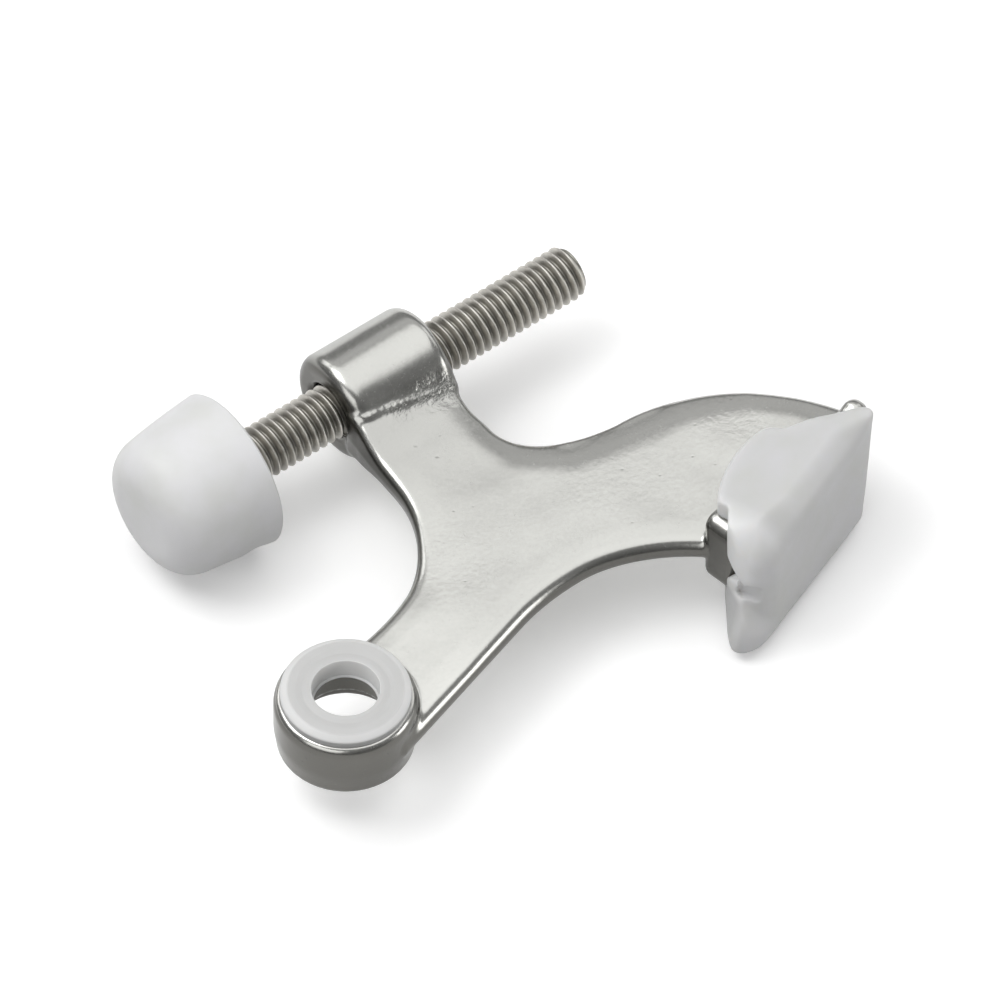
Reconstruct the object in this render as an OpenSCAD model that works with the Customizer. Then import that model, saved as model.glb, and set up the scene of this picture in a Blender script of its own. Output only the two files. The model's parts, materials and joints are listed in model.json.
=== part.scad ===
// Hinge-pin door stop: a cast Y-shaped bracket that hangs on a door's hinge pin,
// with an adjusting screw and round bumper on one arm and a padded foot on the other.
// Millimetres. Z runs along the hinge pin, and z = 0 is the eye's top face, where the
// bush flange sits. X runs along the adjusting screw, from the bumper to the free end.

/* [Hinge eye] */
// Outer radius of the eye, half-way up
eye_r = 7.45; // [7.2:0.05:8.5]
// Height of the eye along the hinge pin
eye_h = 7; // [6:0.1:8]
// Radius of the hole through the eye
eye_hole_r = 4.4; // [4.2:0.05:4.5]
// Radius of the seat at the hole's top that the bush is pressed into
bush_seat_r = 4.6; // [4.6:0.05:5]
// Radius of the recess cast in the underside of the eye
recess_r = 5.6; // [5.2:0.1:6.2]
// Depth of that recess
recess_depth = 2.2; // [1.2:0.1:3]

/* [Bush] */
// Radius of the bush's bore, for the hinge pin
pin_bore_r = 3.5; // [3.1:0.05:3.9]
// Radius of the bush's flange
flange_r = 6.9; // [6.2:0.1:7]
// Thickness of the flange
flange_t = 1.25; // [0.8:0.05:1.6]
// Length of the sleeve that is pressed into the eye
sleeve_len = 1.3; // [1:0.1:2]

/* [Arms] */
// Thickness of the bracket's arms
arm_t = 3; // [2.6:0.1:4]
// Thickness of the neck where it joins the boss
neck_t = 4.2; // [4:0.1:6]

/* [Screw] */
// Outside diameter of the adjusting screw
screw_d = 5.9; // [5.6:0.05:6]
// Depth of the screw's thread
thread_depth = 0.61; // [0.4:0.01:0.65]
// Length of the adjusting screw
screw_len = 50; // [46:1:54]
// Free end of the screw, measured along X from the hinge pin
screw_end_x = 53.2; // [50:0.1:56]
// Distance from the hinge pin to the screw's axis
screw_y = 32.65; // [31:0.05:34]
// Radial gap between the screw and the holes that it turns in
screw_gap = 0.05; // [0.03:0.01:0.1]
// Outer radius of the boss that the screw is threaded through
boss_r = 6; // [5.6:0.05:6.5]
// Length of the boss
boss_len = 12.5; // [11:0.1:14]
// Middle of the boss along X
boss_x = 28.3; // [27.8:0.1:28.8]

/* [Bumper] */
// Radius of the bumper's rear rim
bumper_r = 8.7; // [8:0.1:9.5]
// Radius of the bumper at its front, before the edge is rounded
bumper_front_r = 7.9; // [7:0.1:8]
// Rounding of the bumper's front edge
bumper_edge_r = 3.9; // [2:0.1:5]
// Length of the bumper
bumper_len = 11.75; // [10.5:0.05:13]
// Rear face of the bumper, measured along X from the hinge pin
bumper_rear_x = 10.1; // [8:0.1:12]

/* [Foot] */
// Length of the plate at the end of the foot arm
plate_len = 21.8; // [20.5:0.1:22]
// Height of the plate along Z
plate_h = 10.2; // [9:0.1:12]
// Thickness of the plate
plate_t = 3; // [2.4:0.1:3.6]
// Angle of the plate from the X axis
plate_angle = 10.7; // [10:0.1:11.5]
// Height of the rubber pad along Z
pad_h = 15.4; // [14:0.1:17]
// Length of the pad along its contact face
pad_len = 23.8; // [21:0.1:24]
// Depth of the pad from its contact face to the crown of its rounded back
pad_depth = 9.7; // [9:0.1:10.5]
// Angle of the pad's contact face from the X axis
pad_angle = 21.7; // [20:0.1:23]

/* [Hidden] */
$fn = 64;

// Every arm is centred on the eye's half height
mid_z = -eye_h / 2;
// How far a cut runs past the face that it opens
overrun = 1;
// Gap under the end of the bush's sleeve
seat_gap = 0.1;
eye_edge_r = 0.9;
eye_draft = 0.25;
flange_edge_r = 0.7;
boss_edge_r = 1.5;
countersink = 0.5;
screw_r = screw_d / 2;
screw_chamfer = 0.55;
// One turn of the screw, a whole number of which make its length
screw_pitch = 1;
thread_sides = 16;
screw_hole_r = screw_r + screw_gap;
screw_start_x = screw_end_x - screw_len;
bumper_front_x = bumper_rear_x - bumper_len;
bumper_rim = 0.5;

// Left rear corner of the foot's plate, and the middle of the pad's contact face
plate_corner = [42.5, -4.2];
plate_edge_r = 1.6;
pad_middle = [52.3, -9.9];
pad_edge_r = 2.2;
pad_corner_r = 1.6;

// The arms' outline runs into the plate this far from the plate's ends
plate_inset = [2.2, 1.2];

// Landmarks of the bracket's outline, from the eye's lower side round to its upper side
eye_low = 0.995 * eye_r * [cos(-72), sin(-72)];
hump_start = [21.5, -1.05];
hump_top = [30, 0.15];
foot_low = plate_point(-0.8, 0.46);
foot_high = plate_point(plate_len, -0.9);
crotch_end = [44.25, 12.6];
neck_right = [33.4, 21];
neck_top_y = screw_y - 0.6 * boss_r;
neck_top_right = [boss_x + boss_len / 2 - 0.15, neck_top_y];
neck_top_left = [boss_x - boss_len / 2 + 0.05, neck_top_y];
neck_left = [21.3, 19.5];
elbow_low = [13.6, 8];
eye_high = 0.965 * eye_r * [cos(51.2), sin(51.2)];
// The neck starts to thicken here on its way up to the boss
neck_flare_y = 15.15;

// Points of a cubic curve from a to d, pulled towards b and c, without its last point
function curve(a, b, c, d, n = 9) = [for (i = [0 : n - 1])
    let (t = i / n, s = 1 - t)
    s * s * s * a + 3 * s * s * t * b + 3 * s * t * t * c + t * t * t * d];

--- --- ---

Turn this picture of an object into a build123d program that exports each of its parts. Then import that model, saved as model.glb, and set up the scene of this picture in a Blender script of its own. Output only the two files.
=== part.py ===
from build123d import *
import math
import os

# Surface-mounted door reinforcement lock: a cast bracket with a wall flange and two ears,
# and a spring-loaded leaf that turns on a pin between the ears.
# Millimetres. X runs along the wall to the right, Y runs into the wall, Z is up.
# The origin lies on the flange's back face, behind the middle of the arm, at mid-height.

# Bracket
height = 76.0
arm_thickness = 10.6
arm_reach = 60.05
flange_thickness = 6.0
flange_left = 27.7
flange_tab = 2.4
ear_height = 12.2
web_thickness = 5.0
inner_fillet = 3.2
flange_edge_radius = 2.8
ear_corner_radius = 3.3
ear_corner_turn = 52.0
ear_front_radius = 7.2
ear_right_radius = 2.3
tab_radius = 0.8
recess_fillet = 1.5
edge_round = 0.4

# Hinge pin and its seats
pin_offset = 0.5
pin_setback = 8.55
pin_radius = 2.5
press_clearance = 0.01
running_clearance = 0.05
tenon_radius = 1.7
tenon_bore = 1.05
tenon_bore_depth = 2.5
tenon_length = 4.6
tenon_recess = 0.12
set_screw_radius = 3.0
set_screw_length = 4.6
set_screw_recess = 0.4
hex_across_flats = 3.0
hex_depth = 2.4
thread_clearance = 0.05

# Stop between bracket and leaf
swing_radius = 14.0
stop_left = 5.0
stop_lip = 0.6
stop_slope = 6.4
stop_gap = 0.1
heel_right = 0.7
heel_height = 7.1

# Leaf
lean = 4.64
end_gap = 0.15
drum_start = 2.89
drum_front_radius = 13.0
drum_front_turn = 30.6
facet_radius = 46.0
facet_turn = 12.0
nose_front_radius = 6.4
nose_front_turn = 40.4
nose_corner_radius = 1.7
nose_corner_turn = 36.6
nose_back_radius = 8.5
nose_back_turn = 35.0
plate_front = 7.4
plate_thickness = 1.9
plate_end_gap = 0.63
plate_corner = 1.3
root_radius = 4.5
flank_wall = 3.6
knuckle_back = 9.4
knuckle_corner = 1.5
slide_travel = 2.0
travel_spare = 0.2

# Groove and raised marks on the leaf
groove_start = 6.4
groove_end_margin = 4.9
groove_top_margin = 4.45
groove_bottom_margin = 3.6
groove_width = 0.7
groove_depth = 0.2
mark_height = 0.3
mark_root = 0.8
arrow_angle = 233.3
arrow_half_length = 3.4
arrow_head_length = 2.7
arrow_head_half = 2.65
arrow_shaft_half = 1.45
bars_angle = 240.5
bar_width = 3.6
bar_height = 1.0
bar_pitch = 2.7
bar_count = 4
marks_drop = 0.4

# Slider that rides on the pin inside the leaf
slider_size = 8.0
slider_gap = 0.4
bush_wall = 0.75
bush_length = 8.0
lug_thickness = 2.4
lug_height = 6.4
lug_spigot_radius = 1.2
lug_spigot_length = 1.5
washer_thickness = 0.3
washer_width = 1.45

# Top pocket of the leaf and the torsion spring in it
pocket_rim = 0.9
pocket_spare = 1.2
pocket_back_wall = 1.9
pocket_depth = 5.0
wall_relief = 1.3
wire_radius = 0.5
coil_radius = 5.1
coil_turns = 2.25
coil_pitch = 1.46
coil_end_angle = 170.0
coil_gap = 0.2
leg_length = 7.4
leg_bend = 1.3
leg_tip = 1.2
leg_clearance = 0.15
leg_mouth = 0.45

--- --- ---

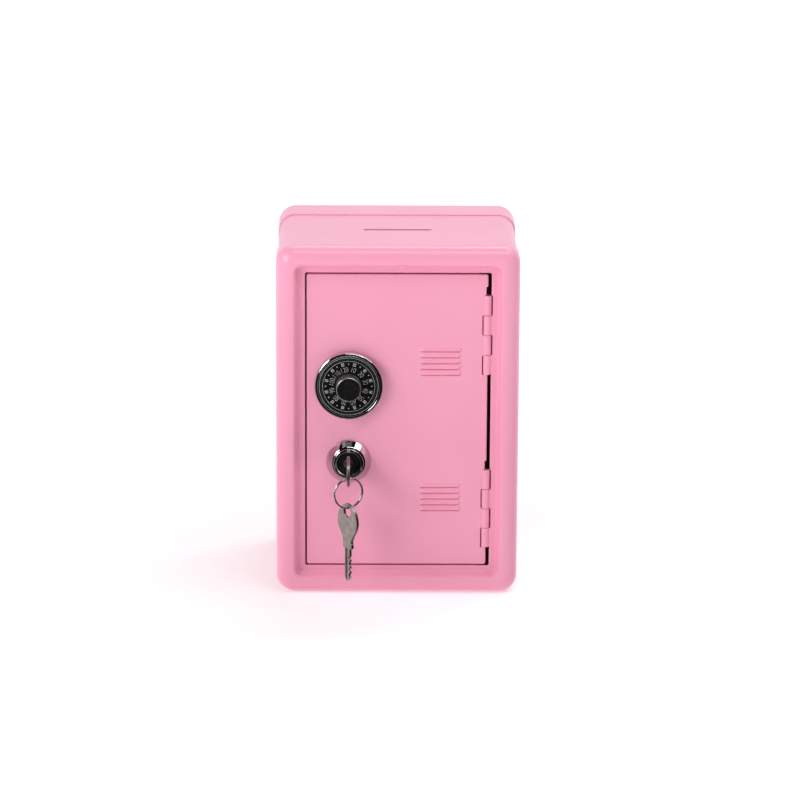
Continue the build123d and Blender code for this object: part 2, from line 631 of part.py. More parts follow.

--- --- ---

Take the line containing "Turn this picture" and the line containing "heel_height = 7.1". Write out both and all lines between, exactly, and nothing more.

Turn this picture of an object into a build123d program that exports each of its parts. Then import that model, saved as model.glb, and set up the scene of this picture in a Blender script of its own. Output only the two files.
=== part.py ===
from build123d import *
import math
import os

# Surface-mounted door reinforcement lock: a cast bracket with a wall flange and two ears,
# and a spring-loaded leaf that turns on a pin between the ears.
# Millimetres. X runs along the wall to the right, Y runs into the wall, Z is up.
# The origin lies on the flange's back face, behind the middle of the arm, at mid-height.

# Bracket
height = 76.0
arm_thickness = 10.6
arm_reach = 60.05
flange_thickness = 6.0
flange_left = 27.7
flange_tab = 2.4
ear_height = 12.2
web_thickness = 5.0
inner_fillet = 3.2
flange_edge_radius = 2.8
ear_corner_radius = 3.3
ear_corner_turn = 52.0
ear_front_radius = 7.2
ear_right_radius = 2.3
tab_radius = 0.8
recess_fillet = 1.5
edge_round = 0.4

# Hinge pin and its seats
pin_offset = 0.5
pin_setback = 8.55
pin_radius = 2.5
press_clearance = 0.01
running_clearance = 0.05
tenon_radius = 1.7
tenon_bore = 1.05
tenon_bore_depth = 2.5
tenon_length = 4.6
tenon_recess = 0.12
set_screw_radius = 3.0
set_screw_length = 4.6
set_screw_recess = 0.4
hex_across_flats = 3.0
hex_depth = 2.4
thread_clearance = 0.05

# Stop between bracket and leaf
swing_radius = 14.0
stop_left = 5.0
stop_lip = 0.6
stop_slope = 6.4
stop_gap = 0.1
heel_right = 0.7
heel_height = 7.1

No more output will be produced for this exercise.